[WHAT YOU HAVE TO DO] Retype word for word the lines lying between the line containing "What three.js module" and the line containing "const JOIN_BACK_ANGLE = 132;", together with those two lines themselves, and nothing besides.

[RECORDS FOR THE TASK]
-=-=-
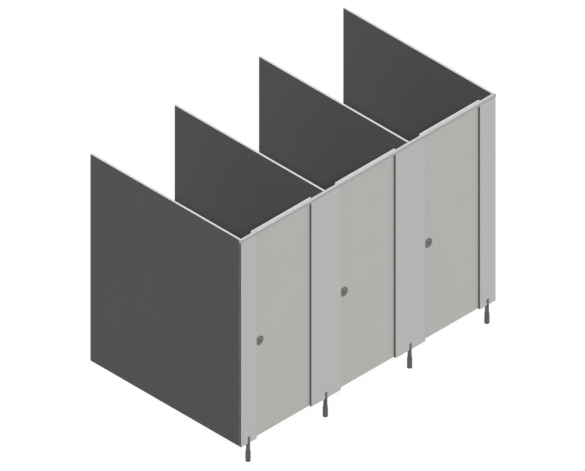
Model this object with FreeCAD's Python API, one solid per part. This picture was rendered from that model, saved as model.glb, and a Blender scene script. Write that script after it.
-=-=-
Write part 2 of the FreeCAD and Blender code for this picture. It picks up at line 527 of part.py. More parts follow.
-=-=-
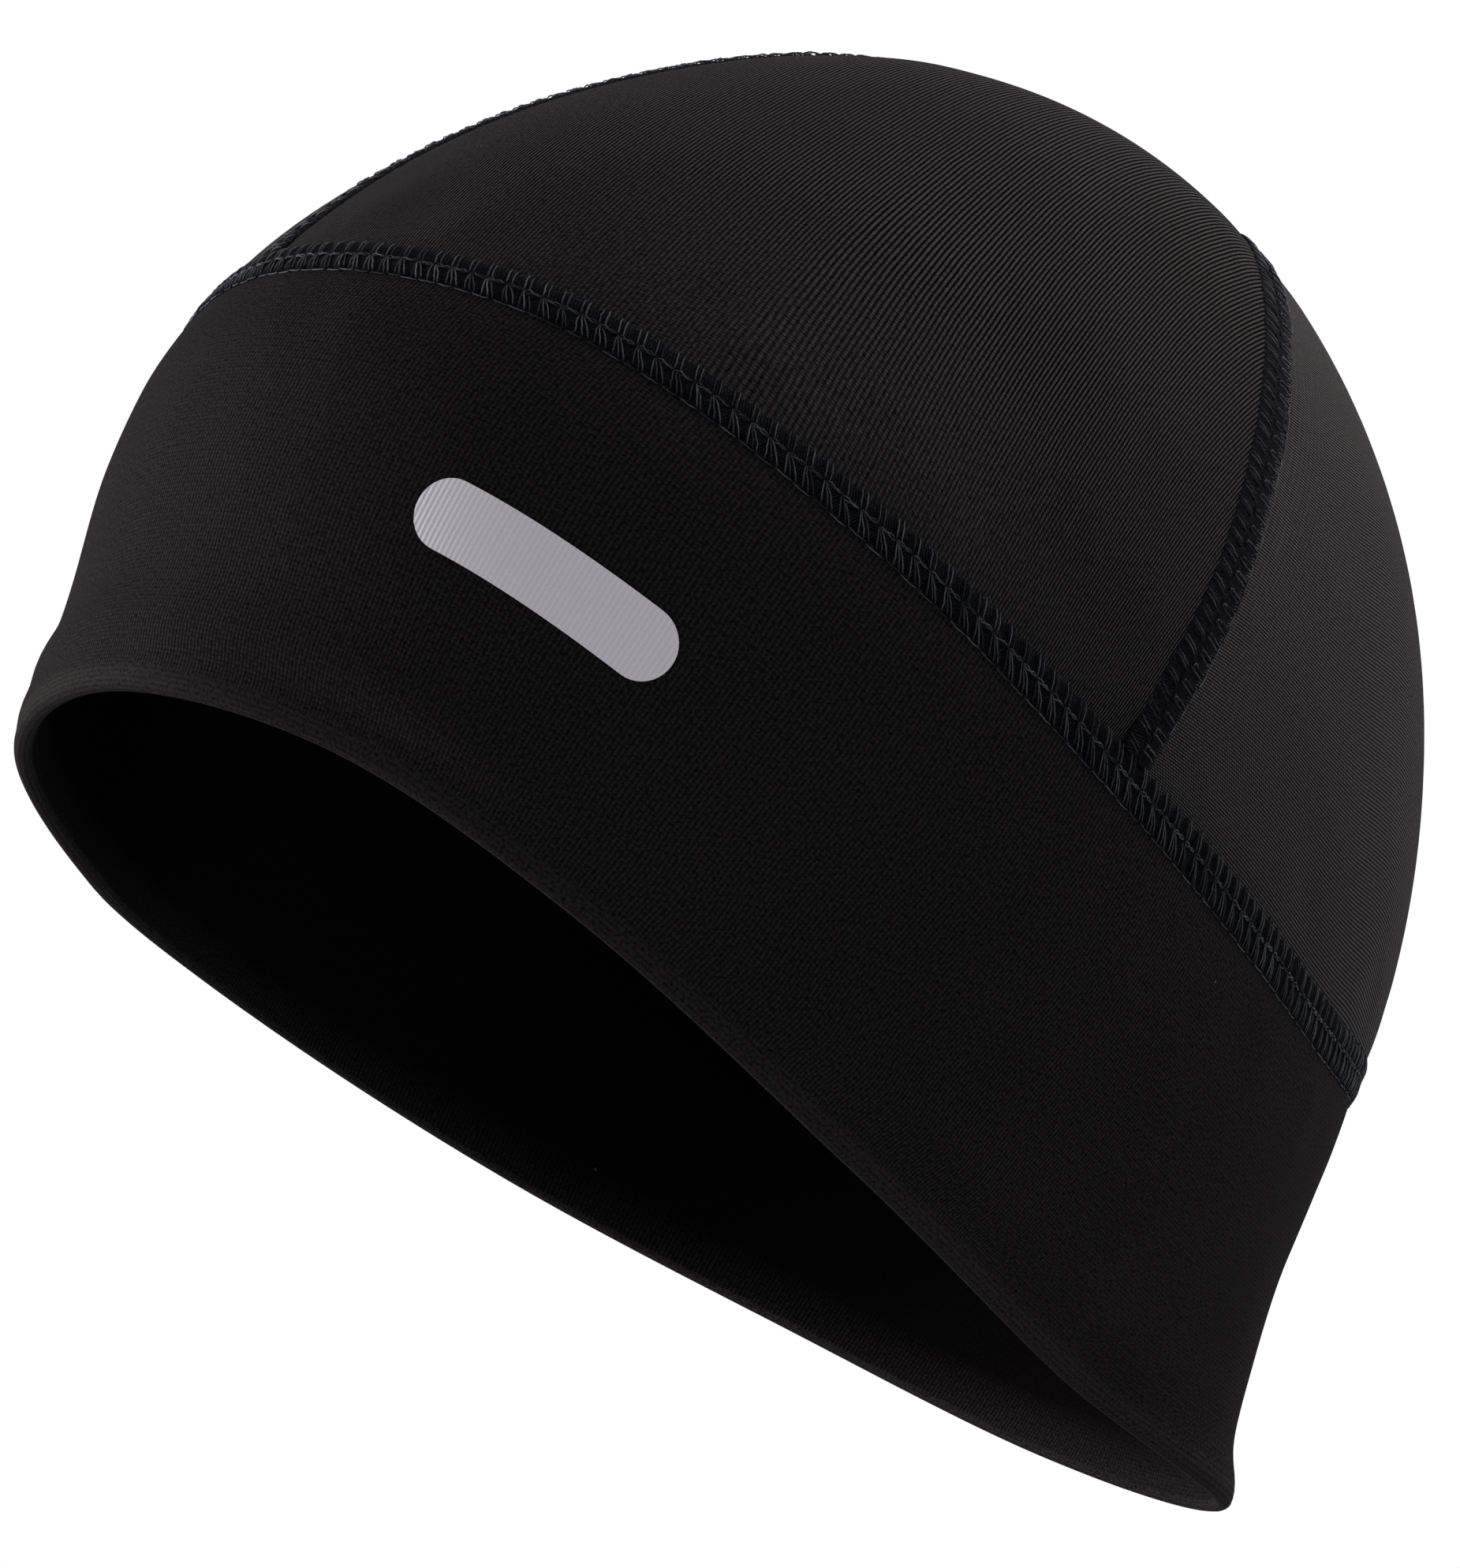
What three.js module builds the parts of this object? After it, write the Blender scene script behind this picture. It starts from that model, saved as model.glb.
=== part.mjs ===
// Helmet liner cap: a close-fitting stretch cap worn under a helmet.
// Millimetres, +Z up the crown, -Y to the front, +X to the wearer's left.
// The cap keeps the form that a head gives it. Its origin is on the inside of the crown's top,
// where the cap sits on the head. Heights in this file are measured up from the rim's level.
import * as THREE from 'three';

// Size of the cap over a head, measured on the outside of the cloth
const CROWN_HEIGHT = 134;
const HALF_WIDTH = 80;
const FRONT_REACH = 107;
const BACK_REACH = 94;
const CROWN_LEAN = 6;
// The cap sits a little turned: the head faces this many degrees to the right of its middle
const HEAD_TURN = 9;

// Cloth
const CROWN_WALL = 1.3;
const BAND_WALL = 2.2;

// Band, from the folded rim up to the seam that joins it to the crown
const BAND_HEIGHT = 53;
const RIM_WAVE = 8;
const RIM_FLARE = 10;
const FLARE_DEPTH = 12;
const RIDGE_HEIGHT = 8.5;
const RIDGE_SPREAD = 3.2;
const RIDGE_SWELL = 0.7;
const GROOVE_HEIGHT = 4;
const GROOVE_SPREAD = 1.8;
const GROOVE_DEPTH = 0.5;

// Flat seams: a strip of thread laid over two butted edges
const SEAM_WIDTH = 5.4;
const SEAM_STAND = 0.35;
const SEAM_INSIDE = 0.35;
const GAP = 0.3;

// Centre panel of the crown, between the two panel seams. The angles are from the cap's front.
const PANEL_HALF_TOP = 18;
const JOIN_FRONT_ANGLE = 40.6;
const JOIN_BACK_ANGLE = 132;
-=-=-
[COMPLETE OUTPUT]
What three.js module builds the parts of this object? After it, write the Blender scene script behind this picture. It starts from that model, saved as model.glb.
=== part.mjs ===
// Helmet liner cap: a close-fitting stretch cap worn under a helmet.
// Millimetres, +Z up the crown, -Y to the front, +X to the wearer's left.
// The cap keeps the form that a head gives it. Its origin is on the inside of the crown's top,
// where the cap sits on the head. Heights in this file are measured up from the rim's level.
import * as THREE from 'three';

// Size of the cap over a head, measured on the outside of the cloth
const CROWN_HEIGHT = 134;
const HALF_WIDTH = 80;
const FRONT_REACH = 107;
const BACK_REACH = 94;
const CROWN_LEAN = 6;
// The cap sits a little turned: the head faces this many degrees to the right of its middle
const HEAD_TURN = 9;

// Cloth
const CROWN_WALL = 1.3;
const BAND_WALL = 2.2;

// Band, from the folded rim up to the seam that joins it to the crown
const BAND_HEIGHT = 53;
const RIM_WAVE = 8;
const RIM_FLARE = 10;
const FLARE_DEPTH = 12;
const RIDGE_HEIGHT = 8.5;
const RIDGE_SPREAD = 3.2;
const RIDGE_SWELL = 0.7;
const GROOVE_HEIGHT = 4;
const GROOVE_SPREAD = 1.8;
const GROOVE_DEPTH = 0.5;

// Flat seams: a strip of thread laid over two butted edges
const SEAM_WIDTH = 5.4;
const SEAM_STAND = 0.35;
const SEAM_INSIDE = 0.35;
const GAP = 0.3;

// Centre panel of the crown, between the two panel seams. The angles are from the cap's front.
const PANEL_HALF_TOP = 18;
const JOIN_FRONT_ANGLE = 40.6;
const JOIN_BACK_ANGLE = 132;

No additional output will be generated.